--- BEGIN Information supplied ---

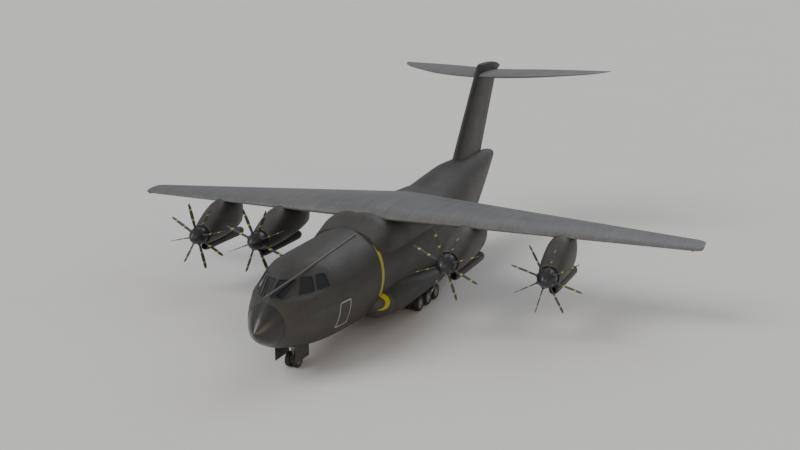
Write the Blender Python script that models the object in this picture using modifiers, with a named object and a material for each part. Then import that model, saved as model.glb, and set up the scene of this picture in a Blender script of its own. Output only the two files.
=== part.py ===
"""Four-engine propeller transport aircraft, standing on its landing gear, at half its real size.

Sizes and places are the real aircraft's, in metres: x is across, positive to port; station runs
aft from the nose tip; height is above the ground. The model is made at SCALE of them, with its
nose towards -Y, port towards +X and the ground at Z = 0.
"""

from math import atan2, cos, hypot, pi, radians, sin, sqrt, tan

import bmesh
import bpy
from mathutils import Matrix, Vector

SCALE = 0.5
LENGTH = 44.0
REST = 0.0006       # gap between pieces that touch
RUN = 0.012         # gap round a moving piece
PLAY = 0.0006       # clearance of a pin in its bore
MERGE = 0.00002     # points of the model closer than this are one

HULL_WALL = 0.15
HULL_SIDES = 32
NOSE_JOINT = 1.38
CENTRE_START = 8.0
CENTRE_END = 26.5
TAIL_END = 40.0

FLOOR_TOP = 1.75
FLOOR_THICKNESS = 0.15
FLOOR_FRONT = 5.30
FLOOR_REAR = 26.95
DECK_TOP = 4.20
DECK_THICKNESS = 0.10
DECK_FRONT = 2.05
DECK_REAR = 6.70

DOOR_FRONT = 5.60
DOOR_REAR = 6.72
DOOR_SILL = 2.40
DOOR_HEAD = 4.05
DOOR_FRONT_RUN = 0.045  # the hinge line slants, so the front edge swings forward
HINGE_ROD = 0.035
HINGE_BLOCK = 0.15

RAMP_HINGE_STATION = 27.30
RAMP_HINGE_HEIGHT = 1.436
RAMP_NOSE = 0.31
RAMP_TIP = 32.50
RAMP_DEPTH = 0.42
RAMP_HALF_FRONT = 1.68
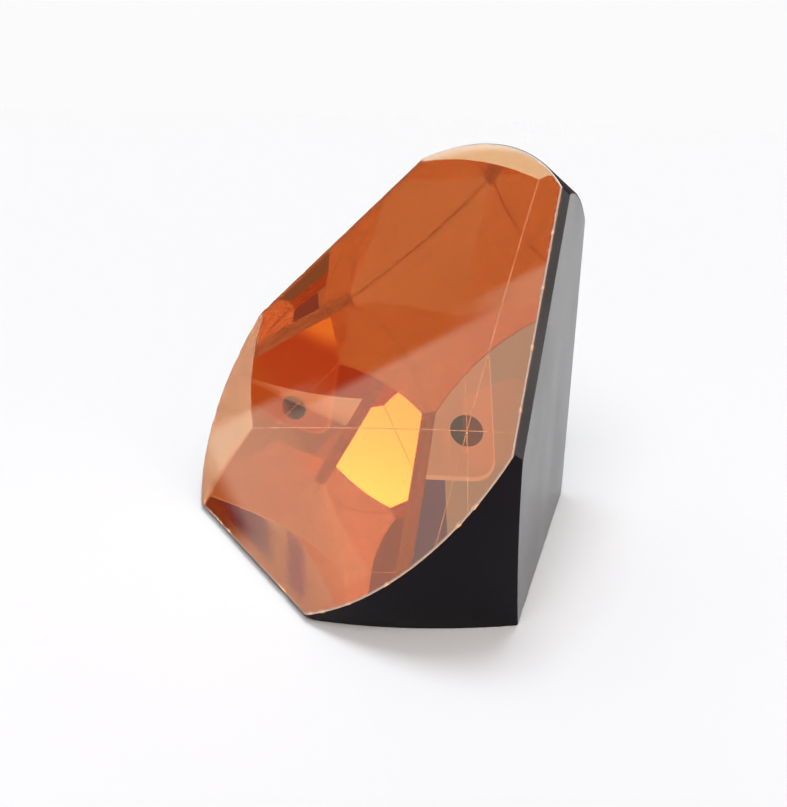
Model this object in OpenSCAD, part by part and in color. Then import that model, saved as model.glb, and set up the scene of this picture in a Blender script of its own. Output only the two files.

--- END Information supplied ---

> **Challenge**: Extract the full listing above without altering anything.

> **Completed task**:
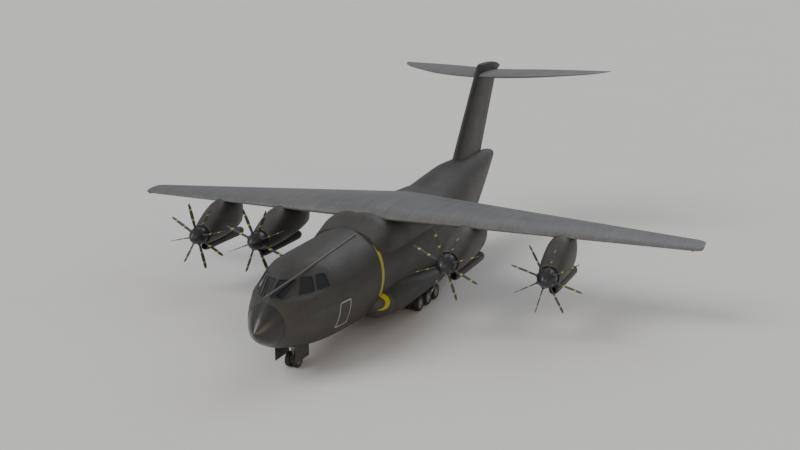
Write the Blender Python script that models the object in this picture using modifiers, with a named object and a material for each part. Then import that model, saved as model.glb, and set up the scene of this picture in a Blender script of its own. Output only the two files.
=== part.py ===
"""Four-engine propeller transport aircraft, standing on its landing gear, at half its real size.

Sizes and places are the real aircraft's, in metres: x is across, positive to port; station runs
aft from the nose tip; height is above the ground. The model is made at SCALE of them, with its
nose towards -Y, port towards +X and the ground at Z = 0.
"""

from math import atan2, cos, hypot, pi, radians, sin, sqrt, tan

import bmesh
import bpy
from mathutils import Matrix, Vector

SCALE = 0.5
LENGTH = 44.0
REST = 0.0006       # gap between pieces that touch
RUN = 0.012         # gap round a moving piece
PLAY = 0.0006       # clearance of a pin in its bore
MERGE = 0.00002     # points of the model closer than this are one

HULL_WALL = 0.15
HULL_SIDES = 32
NOSE_JOINT = 1.38
CENTRE_START = 8.0
CENTRE_END = 26.5
TAIL_END = 40.0

FLOOR_TOP = 1.75
FLOOR_THICKNESS = 0.15
FLOOR_FRONT = 5.30
FLOOR_REAR = 26.95
DECK_TOP = 4.20
DECK_THICKNESS = 0.10
DECK_FRONT = 2.05
DECK_REAR = 6.70

DOOR_FRONT = 5.60
DOOR_REAR = 6.72
DOOR_SILL = 2.40
DOOR_HEAD = 4.05
DOOR_FRONT_RUN = 0.045  # the hinge line slants, so the front edge swings forward
HINGE_ROD = 0.035
HINGE_BLOCK = 0.15

RAMP_HINGE_STATION = 27.30
RAMP_HINGE_HEIGHT = 1.436
RAMP_NOSE = 0.31
RAMP_TIP = 32.50
RAMP_DEPTH = 0.42
RAMP_HALF_FRONT = 1.68
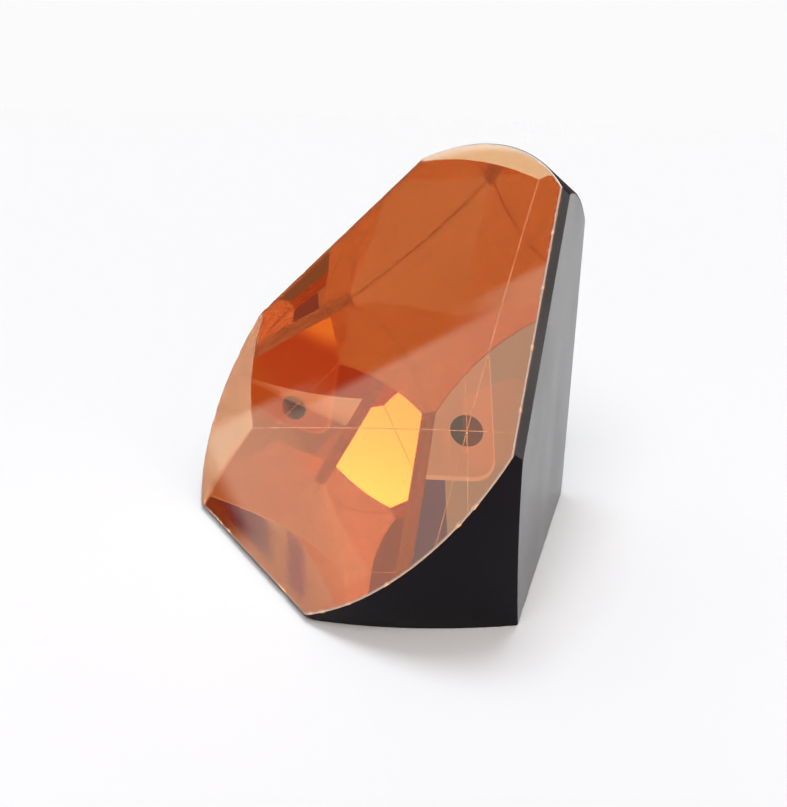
Model this object in OpenSCAD, part by part and in color. Then import that model, saved as model.glb, and set up the scene of this picture in a Blender script of its own. Output only the two files.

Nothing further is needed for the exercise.